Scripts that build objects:
--------------------------------

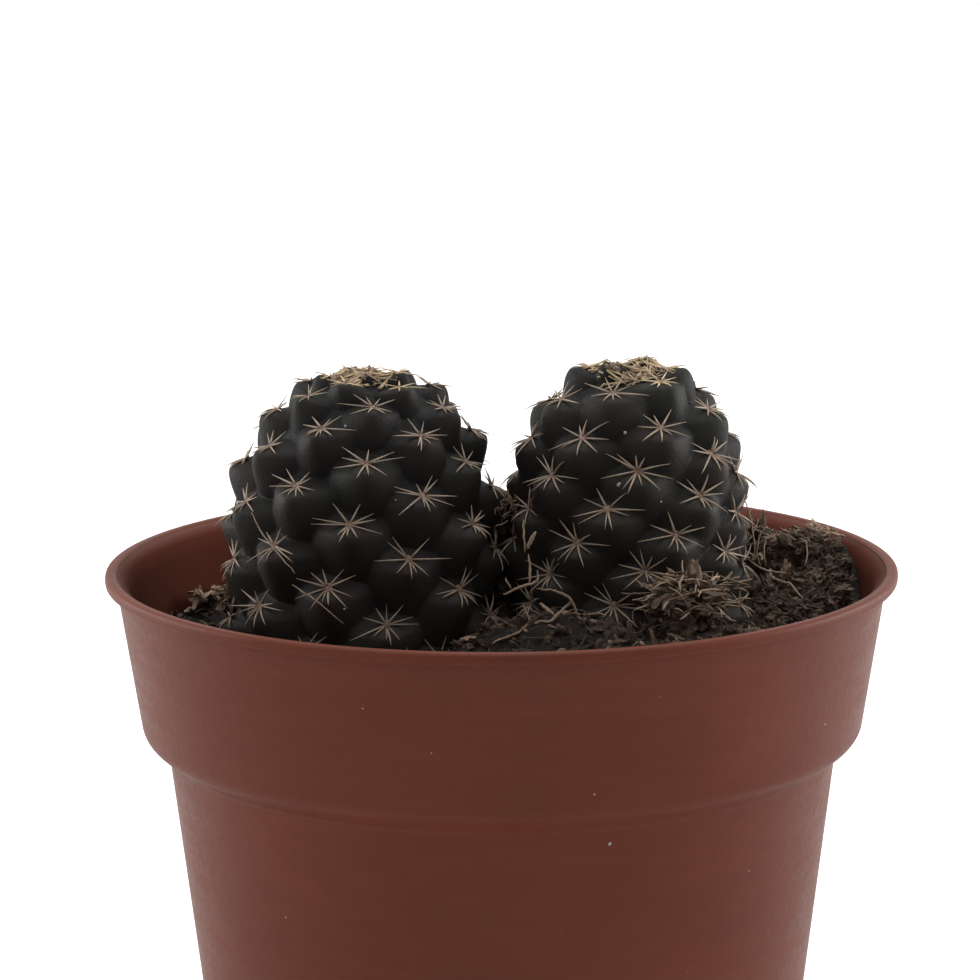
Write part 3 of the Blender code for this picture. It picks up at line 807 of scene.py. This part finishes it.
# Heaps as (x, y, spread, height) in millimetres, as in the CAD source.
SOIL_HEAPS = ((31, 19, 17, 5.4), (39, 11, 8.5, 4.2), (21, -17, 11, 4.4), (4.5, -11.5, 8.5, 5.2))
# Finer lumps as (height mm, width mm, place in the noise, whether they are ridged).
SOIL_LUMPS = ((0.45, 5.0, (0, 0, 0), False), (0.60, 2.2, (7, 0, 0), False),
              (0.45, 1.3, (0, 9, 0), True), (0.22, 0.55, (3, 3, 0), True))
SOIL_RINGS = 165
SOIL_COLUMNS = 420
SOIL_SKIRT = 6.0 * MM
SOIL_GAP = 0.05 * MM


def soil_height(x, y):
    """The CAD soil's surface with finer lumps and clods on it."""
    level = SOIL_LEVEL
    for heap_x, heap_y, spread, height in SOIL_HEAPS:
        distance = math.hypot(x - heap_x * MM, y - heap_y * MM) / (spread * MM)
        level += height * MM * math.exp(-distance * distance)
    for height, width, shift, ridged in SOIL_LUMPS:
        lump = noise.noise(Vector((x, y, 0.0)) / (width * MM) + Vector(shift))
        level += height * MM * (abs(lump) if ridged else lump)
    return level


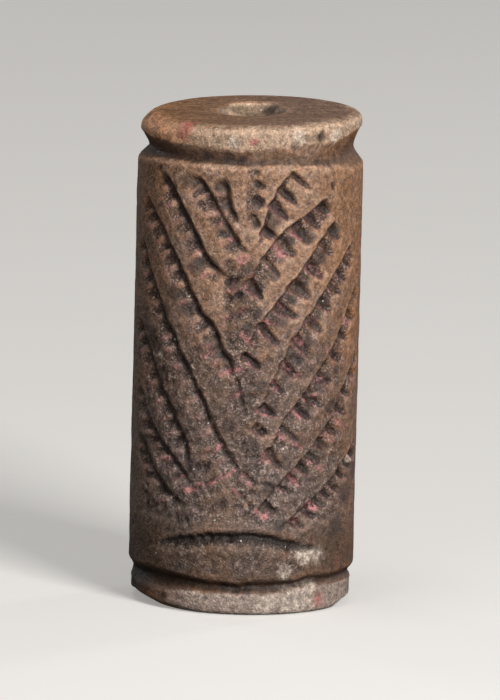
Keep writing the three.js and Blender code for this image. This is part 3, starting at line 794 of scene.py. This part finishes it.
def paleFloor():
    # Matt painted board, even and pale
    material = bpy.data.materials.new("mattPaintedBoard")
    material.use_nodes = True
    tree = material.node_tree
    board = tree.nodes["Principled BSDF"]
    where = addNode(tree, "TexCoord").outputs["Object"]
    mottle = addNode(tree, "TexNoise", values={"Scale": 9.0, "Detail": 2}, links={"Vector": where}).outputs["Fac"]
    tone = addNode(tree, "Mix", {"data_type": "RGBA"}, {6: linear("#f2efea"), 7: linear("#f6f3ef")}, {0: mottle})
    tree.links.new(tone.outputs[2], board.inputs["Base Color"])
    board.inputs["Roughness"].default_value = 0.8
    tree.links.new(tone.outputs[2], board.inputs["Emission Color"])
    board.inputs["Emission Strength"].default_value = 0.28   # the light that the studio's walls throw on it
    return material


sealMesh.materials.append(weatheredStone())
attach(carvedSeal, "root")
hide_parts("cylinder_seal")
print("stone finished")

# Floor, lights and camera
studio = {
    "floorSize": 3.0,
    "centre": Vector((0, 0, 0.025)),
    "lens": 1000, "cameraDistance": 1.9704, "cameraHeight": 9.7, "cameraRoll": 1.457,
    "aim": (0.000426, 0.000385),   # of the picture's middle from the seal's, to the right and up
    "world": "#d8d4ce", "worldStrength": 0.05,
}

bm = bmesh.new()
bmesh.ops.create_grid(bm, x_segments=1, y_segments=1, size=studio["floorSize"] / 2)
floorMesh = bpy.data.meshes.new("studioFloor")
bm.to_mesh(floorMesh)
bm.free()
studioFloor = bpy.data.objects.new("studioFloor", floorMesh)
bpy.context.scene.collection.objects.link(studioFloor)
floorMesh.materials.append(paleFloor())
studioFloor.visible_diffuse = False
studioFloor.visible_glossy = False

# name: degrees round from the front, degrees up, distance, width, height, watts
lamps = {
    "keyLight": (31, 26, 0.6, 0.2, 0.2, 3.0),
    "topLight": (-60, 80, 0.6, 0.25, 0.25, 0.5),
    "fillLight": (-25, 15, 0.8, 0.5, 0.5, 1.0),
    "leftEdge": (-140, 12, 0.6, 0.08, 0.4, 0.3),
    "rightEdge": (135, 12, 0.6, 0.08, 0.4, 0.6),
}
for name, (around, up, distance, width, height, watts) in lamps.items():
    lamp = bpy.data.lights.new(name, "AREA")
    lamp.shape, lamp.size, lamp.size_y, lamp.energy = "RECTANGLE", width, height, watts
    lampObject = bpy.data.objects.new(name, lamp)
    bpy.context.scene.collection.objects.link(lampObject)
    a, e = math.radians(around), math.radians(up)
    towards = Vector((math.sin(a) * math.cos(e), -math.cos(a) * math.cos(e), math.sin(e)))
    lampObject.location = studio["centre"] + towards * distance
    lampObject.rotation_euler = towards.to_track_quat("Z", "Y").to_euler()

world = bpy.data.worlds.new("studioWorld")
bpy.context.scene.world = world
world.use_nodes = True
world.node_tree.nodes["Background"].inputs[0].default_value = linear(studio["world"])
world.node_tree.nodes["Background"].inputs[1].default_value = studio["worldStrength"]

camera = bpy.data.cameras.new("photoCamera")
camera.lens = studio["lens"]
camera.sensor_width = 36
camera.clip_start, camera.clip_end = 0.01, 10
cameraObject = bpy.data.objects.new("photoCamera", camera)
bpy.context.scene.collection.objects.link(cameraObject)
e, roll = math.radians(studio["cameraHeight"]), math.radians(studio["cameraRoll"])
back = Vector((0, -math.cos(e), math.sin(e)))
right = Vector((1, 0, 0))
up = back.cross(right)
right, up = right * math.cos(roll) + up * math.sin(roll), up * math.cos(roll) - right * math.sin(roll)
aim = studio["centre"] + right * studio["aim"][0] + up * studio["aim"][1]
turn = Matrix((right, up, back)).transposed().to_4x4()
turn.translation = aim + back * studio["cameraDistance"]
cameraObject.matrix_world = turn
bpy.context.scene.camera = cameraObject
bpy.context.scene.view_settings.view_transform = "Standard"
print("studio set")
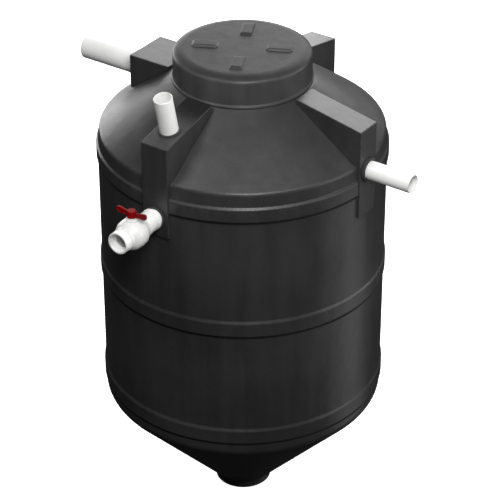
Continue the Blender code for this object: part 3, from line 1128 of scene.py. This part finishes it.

--------------------------------

_Directions for this task_
Emit, unaltered, the lines from the top of the listing down through the line that holds "return level"; emit nothing else.

_The result_
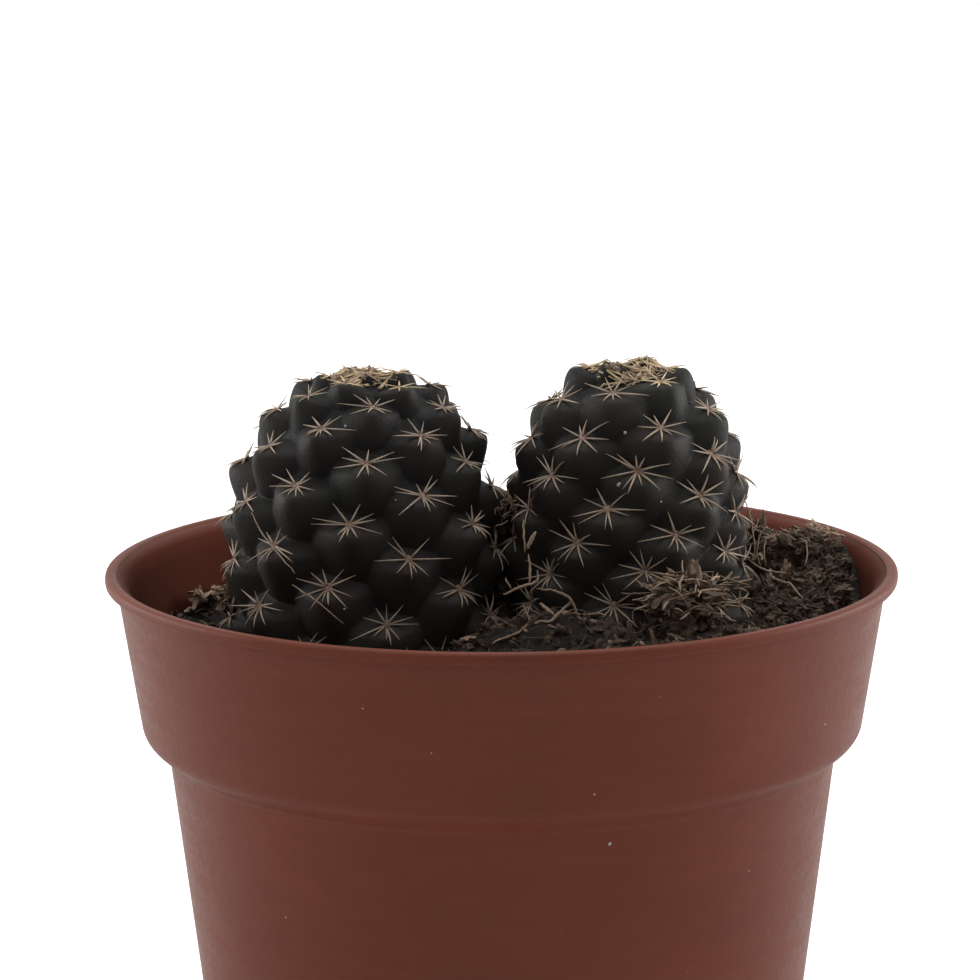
Write part 3 of the Blender code for this picture. It picks up at line 807 of scene.py. This part finishes it.
# Heaps as (x, y, spread, height) in millimetres, as in the CAD source.
SOIL_HEAPS = ((31, 19, 17, 5.4), (39, 11, 8.5, 4.2), (21, -17, 11, 4.4), (4.5, -11.5, 8.5, 5.2))
# Finer lumps as (height mm, width mm, place in the noise, whether they are ridged).
SOIL_LUMPS = ((0.45, 5.0, (0, 0, 0), False), (0.60, 2.2, (7, 0, 0), False),
              (0.45, 1.3, (0, 9, 0), True), (0.22, 0.55, (3, 3, 0), True))
SOIL_RINGS = 165
SOIL_COLUMNS = 420
SOIL_SKIRT = 6.0 * MM
SOIL_GAP = 0.05 * MM


def soil_height(x, y):
    """The CAD soil's surface with finer lumps and clods on it."""
    level = SOIL_LEVEL
    for heap_x, heap_y, spread, height in SOIL_HEAPS:
        distance = math.hypot(x - heap_x * MM, y - heap_y * MM) / (spread * MM)
        level += height * MM * math.exp(-distance * distance)
    for height, width, shift, ridged in SOIL_LUMPS:
        lump = noise.noise(Vector((x, y, 0.0)) / (width * MM) + Vector(shift))
        level += height * MM * (abs(lump) if ridged else lump)
    return level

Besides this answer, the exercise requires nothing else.